Are Open Access Journals Particularly at Risk?
There is a notion that Open Access journals may be a “better” venue for paper mill publications – which may be partially true. Open Access journals are easier to target. All of the content is accessible and easier to scan, making it simpler to prepare manuscripts accordingly.
Also, when publishers have financial incentives – in the form of author-paid publication fees – there may be a tendency to accept more papers without conducting proper peer review, resulting in higher revenues for the publisher. There are, in fact, many predatory journals operating this way.
We work hard to convince the scientific community that both our Open Access as well as our subscription journals apply strict procedures to assess fraudulent papers and detect any form of malpractice. One of our most important points of reference are the guidelines by the Committee on Publication Ethics (COPE).
Reasons for the Rise of Paper Mills
The drivers of fraudulent publishing are structural. We still live in a publish or perish environment, in which publishing incentives for researchers are linked to their careers, funding, and institutional targets. This creates demand for services that promise rapid publication. While the pressure may vary depending on the academic institution or subject area, in STEM fields it seems to be higher than in the humanities and social sciences.
“Researchers are being pressured from different angles.”
This situation triggered the rise of paper mill organizations in the very beginning, and their number is still increasing. In order to attract more authors, they are now expanding their reach by using communication channels, such as WhatsApp and Telegram, to promise easy publications for a fee. They also use social media and their own networks. They even plant editors or guest editors in journals. Researchers are being pressured from different angles.
Worryingly, many scientists do not regard purchasing an article or a slot in the authors’ list from paper mills as a criminal activity. Even if they recognize the unfairness of it, they feel pressured to resort to such solutions anyway.
Structural Changes
How do we break this chain of events?
Of course, there are already corrective mechanisms in place – on our side in the form of rejecting a manuscript or retracting it, if it’s already published. Academic institutions also have their own procedures to penalize researchers if they’re found guilty of fraudulent publishing behavior.
“In an ideal world, purchasing an article would no longer be quite so directly beneficial to a researcher’s career – and thus no longer lucrative to paper mills.”

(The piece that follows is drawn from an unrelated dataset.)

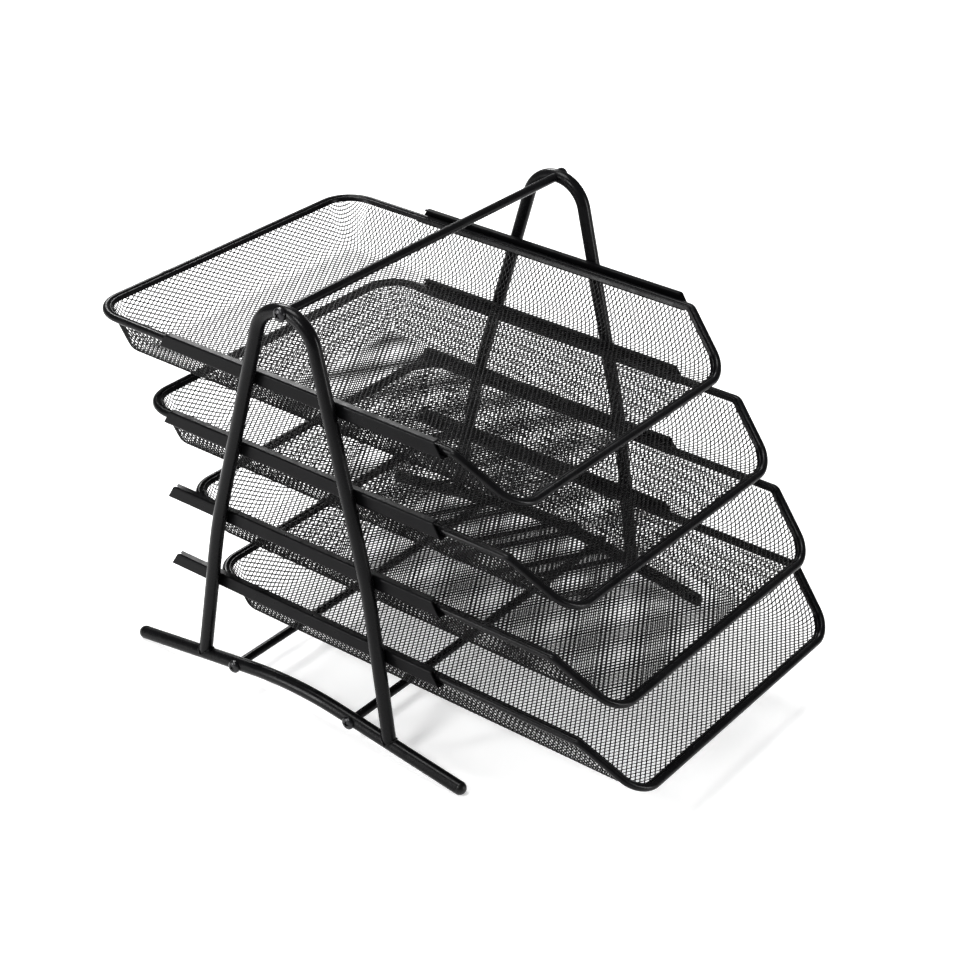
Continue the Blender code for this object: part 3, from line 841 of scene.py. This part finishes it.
def painted(name, base, roughness, shine, grain, grain_height, metallic=0.0):
    """A procedural finish: faint blotches in the colour, patchy gloss, and fine grain as bump.

    grain is the number of bumps in a metre, about, and grain_height how high they stand.
    """
    darker, lighter = 0.8, 1.35
    blotches, patches = 45.0, 120.0
    smoother, rougher = 0.05, 0.07
    material = bpy.data.materials.new(name)
    material.use_nodes = True
    tree = material.node_tree
    shader = tree.nodes["Principled BSDF"]
    shader.inputs["Metallic"].default_value = metallic
    shader.inputs["Specular IOR Level"].default_value = shine
    place = tree.nodes.new("ShaderNodeTexCoord").outputs["Object"]

    def noise(scale, detail):
        texture = tree.nodes.new("ShaderNodeTexNoise")
        texture.inputs["Scale"].default_value = scale
        texture.inputs["Detail"].default_value = detail
        tree.links.new(place, texture.inputs["Vector"])
        return texture.outputs["Fac"]

    def ramp(source, low, high):
        """The noise's middle part, from 0.3 to 0.7, spread over low to high."""
        mapped = tree.nodes.new("ShaderNodeMapRange")
        for name, value in (("From Min", 0.3), ("From Max", 0.7), ("To Min", low), ("To Max", high)):
            mapped.inputs[name].default_value = value
        tree.links.new(source, mapped.inputs["Value"])
        return mapped.outputs["Result"]

    blend = tree.nodes.new("ShaderNodeMix")
    blend.data_type = "RGBA"
    blend.inputs["A"].default_value = (*(darker * c for c in base), 1.0)
    blend.inputs["B"].default_value = (*(lighter * c for c in base), 1.0)
    tree.links.new(ramp(noise(blotches, 4.0), 0.0, 1.0), blend.inputs["Factor"])
    tree.links.new(blend.outputs["Result"], shader.inputs["Base Color"])
    gloss = ramp(noise(patches, 3.0), roughness - smoother, roughness + rougher)
    tree.links.new(gloss, shader.inputs["Roughness"])
    bump = tree.nodes.new("ShaderNodeBump")
    bump.inputs["Strength"].default_value = 0.5
    bump.inputs["Distance"].default_value = grain_height
    tree.links.new(noise(grain, 2.0), bump.inputs["Height"])
    tree.links.new(bump.outputs["Normal"], shader.inputs["Normal"])


# ---------------------------------------------------------------- operators


class LETTERTRAY_OT_finishes(bpy.types.Operator):
    """Makes the paint, plastic and screw finishes"""

    bl_idname = "letter_tray.finishes"
    bl_label = "Finishes"

    def execute(self, context):
        looks = context.scene.letter_tray.finish
        painted("powder_coat", looks.paint, looks.gloss, looks.shine, 1400.0, 0.00006)
        painted("rail_coat", looks.paint, looks.gloss + 0.06, 0.6 * looks.shine, 1100.0, 0.00003)
        painted("mesh_coat", looks.mesh_paint, looks.gloss + 0.06, looks.shine, 1600.0, 0.00004)
        painted("cap_plastic", looks.plastic, 0.30, looks.shine + 0.1, 900.0, 0.00002)
        painted("screw_blacking", looks.screw, 0.28, 0.5, 2000.0, 0.00002, metallic=0.5)
        return {"FINISHED"}


class LETTERTRAY_OT_side_frames(bpy.types.Operator):
    """Builds both side frames: arch, base tube and end caps"""

    bl_idname = "letter_tray.side_frames"
    bl_label = "Side frames"

    def execute(self, context):
        settings = context.scene.letter_tray
        for label, side in SIDES.items():
            build_side_frame(settings, label, side)
        return {"FINISHED"}


class LETTERTRAY_OT_rods(bpy.types.Operator):
    """Builds the handle bar, the low rods and their screws"""

    bl_idname = "letter_tray.rods"
    bl_label = "Rods and screws"

    def execute(self, context):
        build_rods(context.scene.letter_tray)
        return {"FINISHED"}


class LETTERTRAY_OT_rails(bpy.types.Operator):
    """Builds the eight folded rails"""

    bl_idname = "letter_tray.rails"
    bl_label = "Rails"

    def execute(self, context):
        for tier in TIERS:
            for label, side in SIDES.items():
                build_rail(context.scene.letter_tray, label, side, tier)
        return {"FINISHED"}


class LETTERTRAY_OT_rims(bpy.types.Operator):
    """Builds the trays' rim wires"""

    bl_idname = "letter_tray.rims"
    bl_label = "Rim wires"

    def execute(self, context):
        for tier in TIERS:
            build_rim(context.scene.letter_tray, tier)
        return {"FINISHED"}


class LETTERTRAY_OT_baskets(bpy.types.Operator):
    """Builds the trays' mesh baskets"""

    bl_idname = "letter_tray.baskets"
    bl_label = "Mesh baskets"

    def execute(self, context):
        for tier in TIERS:
            build_basket(context.scene.letter_tray, tier)
        return {"FINISHED"}


class LETTERTRAY_OT_hems(bpy.types.Operator):
    """Builds the strips folded over the mesh's edges"""

    bl_idname = "letter_tray.hems"
    bl_label = "Edge strips"

    def execute(self, context):
        for tier in TIERS:
            build_hem(context.scene.letter_tray, tier)
        return {"FINISHED"}


class LETTERTRAY_OT_stage(bpy.types.Operator):
    """Sets up the floor, the room, the lights and the camera"""

    bl_idname = "letter_tray.stage"
    bl_label = "Stage"

    def execute(self, context):
        stage = context.scene.letter_tray.stage
        context.scene.view_settings.view_transform = "Standard"
        self.floor(context, stage)
        self.room(context, stage)
        for name, place, size, power in SOFTBOXES:
            self.softbox(context, name, place, size, power)
        self.camera(context, stage)
        return {"FINISHED"}

    def floor(self, context, stage):
        """Lays a wide, matt, pale floor that glows a little, so that shadows stay faint."""
        reach = 14.0
        mesh = bpy.data.meshes.new("floor")
        corners = [(-reach, -reach, 0.0), (reach, -reach, 0.0), (reach, reach, 0.0), (-reach, reach, 0.0)]
        mesh.from_pydata(corners, [], [(0, 1, 2, 3)])
        material = bpy.data.materials.new("studio_floor")
        material.use_nodes = True
        shader = material.node_tree.nodes["Principled BSDF"]
        shader.inputs["Base Color"].default_value = (*stage.floor, 1.0)
        shader.inputs["Roughness"].default_value = 0.85
        shader.inputs["Specular IOR Level"].default_value = 0.0
        shader.inputs["Emission Color"].default_value = (1.0, 1.0, 1.0, 1.0)
        shader.inputs["Emission Strength"].default_value = stage.glow
        mesh.materials.append(material)
        floor = bpy.data.objects.new("floor", mesh)
        context.scene.collection.objects.link(floor)

    def room(self, context, stage):
        """Gives the world an even white light, and makes it look lighter to the camera than it shines."""
        world = bpy.data.worlds.new("studio")
        world.use_nodes = True
        tree = world.node_tree
        background = tree.nodes["Background"]
        background.inputs["Color"].default_value = (1.0, 1.0, 1.0, 1.0)
        rays = tree.nodes.new("ShaderNodeLightPath")
        seen = tree.nodes.new("ShaderNodeMapRange")
        seen.inputs["To Min"].default_value = stage.sky
        seen.inputs["To Max"].default_value = stage.backdrop
        tree.links.new(rays.outputs["Is Camera Ray"], seen.inputs["Value"])
        tree.links.new(seen.outputs["Result"], background.inputs["Strength"])
        context.scene.world = world

    def softbox(self, context, name, place, size, power):
        """Adds a rectangular area light, size wide and high, that faces the middle of the object."""
        light = bpy.data.lights.new(name, "AREA")
        light.shape = "RECTANGLE"
        light.size, light.size_y = size
        light.energy = power
        lamp = bpy.data.objects.new(name, light)
        lamp.visible_camera = False
        facing = Vector(LIGHTS_FACE) - Vector(place)
        lamp.matrix_world = Matrix.Translation(place) @ facing.to_track_quat("-Z", "Y").to_matrix().to_4x4()
        context.scene.collection.objects.link(lamp)

    def camera(self, context, stage):
        """Adds the camera. Its level line of sight is tilted down, and the view is turned about that line."""
        camera = bpy.data.cameras.new("camera")
        camera.lens = stage.lens
        camera.sensor_width = 36.0
        camera.shift_x, camera.shift_y = stage.shift
        camera.clip_start, camera.clip_end = 0.05, 60.0
        view = bpy.data.objects.new("camera", camera)
        turn, tilt = stage.azimuth, stage.elevation
        forward = Vector((-math.sin(turn) * math.cos(tilt), math.cos(turn) * math.cos(tilt), -math.sin(tilt)))
        right = Matrix.Rotation(-stage.roll, 3, forward) @ Vector((math.cos(turn), math.sin(turn), 0.0))
        axes = Matrix((right, right.cross(forward), -forward)).transposed()
        view.matrix_world = Matrix.Translation(stage.camera_place) @ axes.to_4x4()
        context.scene.collection.objects.link(view)
        context.scene.camera = view


STEPS = (
    LETTERTRAY_OT_finishes,
    LETTERTRAY_OT_side_frames,
    LETTERTRAY_OT_rods,
    LETTERTRAY_OT_rails,
    LETTERTRAY_OT_rims,
    LETTERTRAY_OT_baskets,
    LETTERTRAY_OT_hems,
    LETTERTRAY_OT_stage,
)


class LETTERTRAY_PT_sidebar(bpy.types.Panel):
    """Lists the settings and the steps that build the letter tray"""

    bl_idname = "LETTERTRAY_PT_sidebar"
    bl_label = "Letter Tray"
    bl_space_type = "VIEW_3D"
    bl_region_type = "UI"
    bl_category = "Letter Tray"

    def draw(self, context):
        settings = context.scene.letter_tray
        for group in ("frame", "rail", "tray", "mesh", "finish", "stage"):
            part = getattr(settings, group)
            box = self.layout.box()
            box.label(text=group.capitalize())
            for name in part.__annotations__:
                box.prop(part, name)
        for step in STEPS:
            self.layout.operator(step.bl_idname)


CLASSES = (
    FrameSizes,
    RailSizes,
    TraySizes,
    MeshSizes,
    Finishes,
    StageSizes,
    LetterTray,
    *STEPS,
    LETTERTRAY_PT_sidebar,
)


def register():
    """Registers the settings, the operators and the panel."""
    for item in CLASSES:
        bpy.utils.register_class(item)
    bpy.types.Scene.letter_tray = PointerProperty(type=LetterTray)


def unregister():
    """Takes them away again."""
    del bpy.types.Scene.letter_tray
    for item in reversed(CLASSES):
        bpy.utils.unregister_class(item)


def main():
    register()
    for step in STEPS:
        group, name = step.bl_idname.split(".")
        getattr(getattr(bpy.ops, group), name)()


if __name__ == "__main__":
    main()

However, eliminating the fundamental factors that encourage researchers to use paper mill services would be the most effective solution. In an ideal world, purchasing an article would no longer be quite so directly beneficial to a researcher’s career – and thus no longer lucrative to paper mills. Achieving that means dramatically changing how academics and their work are assessed at an institutional level, moving beyond the world of ‘publish or perish’.
What’s Next?
First and foremost, our responsibility in the publication ethics space is to maintain the integrity of the scholarly record. To stay on top of things in a publishing environment that changes ever so rapidly, we will need improved reporting, more tools, and more data. We will also need to work even more closely with editors and researchers to make them aware of current developments and tools to manage fraudulent publishing behaviour.
We will need to keep up — and in practical terms that means we will be rolling out the STM Hub to even more journals this year and helping editors and journals to reject more papermill and other fraudulent papers at the point of submission. This will prevent more papermill papers from being published in the first place and should also have the deterrent effect of disincentivizing further submissions from the same bad actors in the future. Again, prevention is better than cure!